## Data section
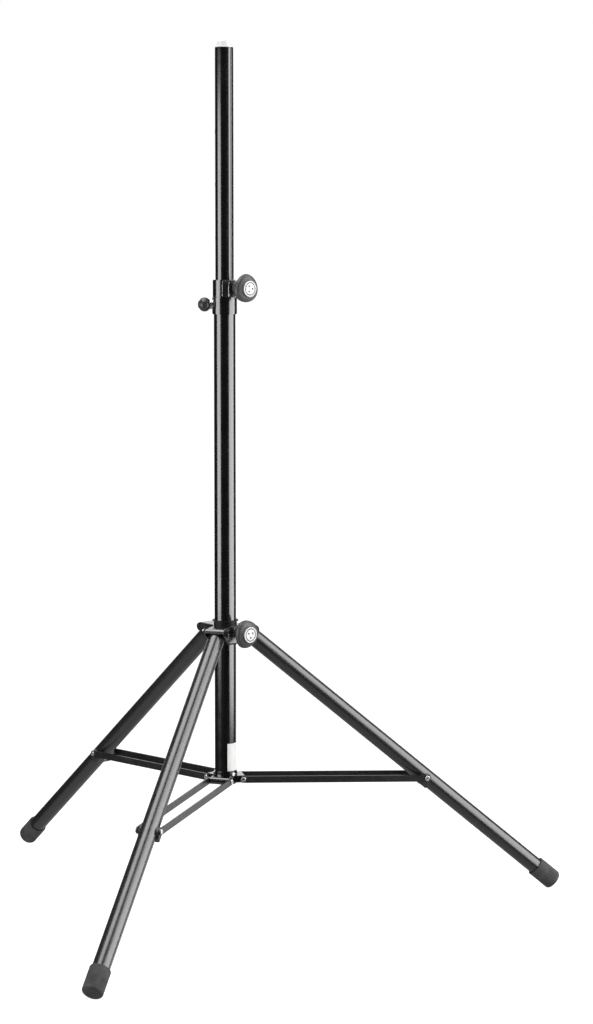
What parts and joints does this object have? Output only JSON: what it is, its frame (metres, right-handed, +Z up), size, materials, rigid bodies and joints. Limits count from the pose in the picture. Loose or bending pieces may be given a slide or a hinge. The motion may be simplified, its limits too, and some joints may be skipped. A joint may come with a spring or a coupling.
{
  "type": "speaker stand",
  "caption": "Black tripod speaker stand with folding braced legs on rubber feet, a telescopic pole with clamping knobs, a locking pin and a domed end cap.",
  "frame": {"origin": "the mast's axis at the floor", "axes": "+Z up along the mast, towards the pole's top; -Y out along the front leg; +X to the right seen from the front leg"},
  "size_m": [1.1622, 1.0115, 1.6502],
  "materials": {
    "gloss_black": "gloss black powder coat",
    "leg_black": "fine-textured semi-matt black powder coat",
    "brace_black": "satin black powder coat",
    "black_plastic": "moulded black plastic",
    "knob_plastic": "fine-grained dark grey plastic",
    "white_plastic": "smooth white plastic",
    "cap_plastic": "translucent grey-white plastic",
    "rubber": "matt dark grey rubber",
    "zinc": "bright zinc plate",
    "brass": "plain turned brass",
    "label": "matt white film"
  },
  "bodies": {
    "mast": {"lower_tube": "gloss_black", "collar_sleeve": "gloss_black", "collar_clamp": "gloss_black", "guide_bush": "black_plastic", "upper_clamp_nut": "zinc", "upper_pressure_pad": "brass", "lock_pin_housing": "zinc", "lock_pin_spring": "zinc", "bottom_bracket": "gloss_black", "bracket_screws": "zinc", "brace_pivot_pins": "zinc", "mast_end_plug": "black_plastic", "blank_label": "label"},
    "pole": {"pole_tube": "gloss_black", "pole_cap": "cap_plastic", "pole_glide": "black_plastic"},
    "upper_knob": {"upper_knob_grip": "knob_plastic", "upper_knob_disc": "white_plastic", "upper_knob_stud": "zinc", "upper_knob_washer": "zinc"},
    "lock_pin": {"lock_pin_plunger": "zinc", "lock_pin_grip": "black_plastic", "lock_pin_end_disc": "black_plastic"},
    "hub": {"hub_bracket": "gloss_black", "hub_bush": "black_plastic", "hub_clamp_nut": "zinc", "hub_pressure_pad": "brass", "leg_pivot_rivets": "gloss_black"},
    "hub_knob": {"hub_knob_grip": "knob_plastic", "hub_knob_disc": "white_plastic", "hub_knob_stud": "zinc", "hub_knob_washer": "zinc"},
    "leg_front": {"leg_front_tube": "leg_black", "leg_front_head": "black_plastic", "leg_front_saddle": "black_plastic", "leg_front_rivet": "zinc", "leg_front_foot": "rubber"},
    "brace_front": {"brace_front_bar_a": "brace_black", "brace_front_bar_b": "brace_black", "brace_front_rivets": "zinc"},
    "leg_right": {"leg_right_tube": "leg_black", "leg_right_head": "black_plastic", "leg_right_saddle": "black_plastic", "leg_right_rivet": "zinc", "leg_right_foot": "rubber"},
    "brace_right": {"brace_right_bar_a": "brace_black", "brace_right_bar_b": "brace_black", "brace_right_rivets": "zinc"},
    "leg_left": {"leg_left_tube": "leg_black", "leg_left_head": "black_plastic", "leg_left_saddle": "black_plastic", "leg_left_rivet": "zinc", "leg_left_foot": "rubber"},
    "brace_left": {"brace_left_bar_a": "brace_black", "brace_left_bar_b": "brace_black", "brace_left_rivets": "zinc"}
  },
  "joints": [
    {"name": "pole_height", "type": "slide", "parent": "mast", "child": "pole", "axis": [0, 0, 1], "range_m": [-0.3, 0.5]},
    {"name": "tripod_fold", "type": "slide", "parent": "mast", "child": "hub", "axis": [0, 0, 1], "range_m": [0, 0.53886]},
    {"name": "upper_knob_turn", "type": "hinge", "parent": "mast", "child": "upper_knob", "pos_m": [0.0433, -0.025, 1.1858], "axis": [0.866, -0.5, 0], "range_deg": [0, 270]},
    {"name": "hub_knob_turn", "type": "hinge", "parent": "hub", "child": "hub_knob", "pos_m": [0.0433, -0.025, 0.5329], "axis": [0.866, -0.5, 0], "range_deg": [0, 270]},
    {"name": "lock_pin_pull", "type": "slide", "parent": "mast", "child": "lock_pin", "axis": [-0.866, -0.5, 0], "range_m": [0, 0.008], "stiffness_N_per_m": 600, "springref_m": -0.006, "deforming": ["lock_pin_spring"]},
    {"name": "leg_front_fold", "type": "hinge", "parent": "hub", "child": "leg_front", "pos_m": [0, -0.041, 0.5295], "axis": [1, 0, 0], "range_deg": [-0.5, 50.4]},
    {"name": "brace_front_fold", "type": "hinge", "parent": "mast", "child": "brace_front", "pos_m": [0, -0.0304, 0.2467], "axis": [-1, 0, 0], "range_deg": [-0.5, 90.91]},
    {"name": "leg_right_fold", "type": "hinge", "parent": "hub", "child": "leg_right", "pos_m": [0.03551, 0.0205, 0.5295], "axis": [-0.5, 0.866, 0], "range_deg": [-0.5, 50.4]},
    {"name": "brace_right_fold", "type": "hinge", "parent": "mast", "child": "brace_right", "pos_m": [0.02633, 0.0152, 0.2467], "axis": [0.5, -0.866, 0], "range_deg": [-0.5, 90.91]},
    {"name": "leg_left_fold", "type": "hinge", "parent": "hub", "child": "leg_left", "pos_m": [-0.03551, 0.0205, 0.5295], "axis": [-0.5, -0.866, 0], "range_deg": [-0.5, 50.4]},
    {"name": "brace_left_fold", "type": "hinge", "parent": "mast", "child": "brace_left", "pos_m": [-0.02633, 0.0152, 0.2467], "axis": [0.5, 0.866, 0], "range_deg": [-0.5, 90.91]}
  ],
  "couplings": [
    {"joint": "leg_front_fold", "follows": "tripod_fold", "rad_per_m": 1.6162},
    {"joint": "brace_front_fold", "follows": "tripod_fold", "rad_per_m": 2.9282},
    {"joint": "leg_right_fold", "follows": "tripod_fold", "rad_per_m": 1.6162},
    {"joint": "brace_right_fold", "follows": "tripod_fold", "rad_per_m": 2.9282},
    {"joint": "leg_left_fold", "follows": "tripod_fold", "rad_per_m": 1.6162},
    {"joint": "brace_left_fold", "follows": "tripod_fold", "rad_per_m": 2.9282}
  ]
}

## Task requirements
Go over the data above and copy every line that has the word "bodies" in it.

## Result below
What parts and joints does this object have? Output only JSON: what it is, its frame (metres, right-handed, +Z up), size, materials, rigid bodies and joints. Limits count from the pose in the picture. Loose or bending pieces may be given a slide or a hinge. The motion may be simplified, its limits too, and some joints may be skipped. A joint may come with a spring or a coupling.
  "bodies": {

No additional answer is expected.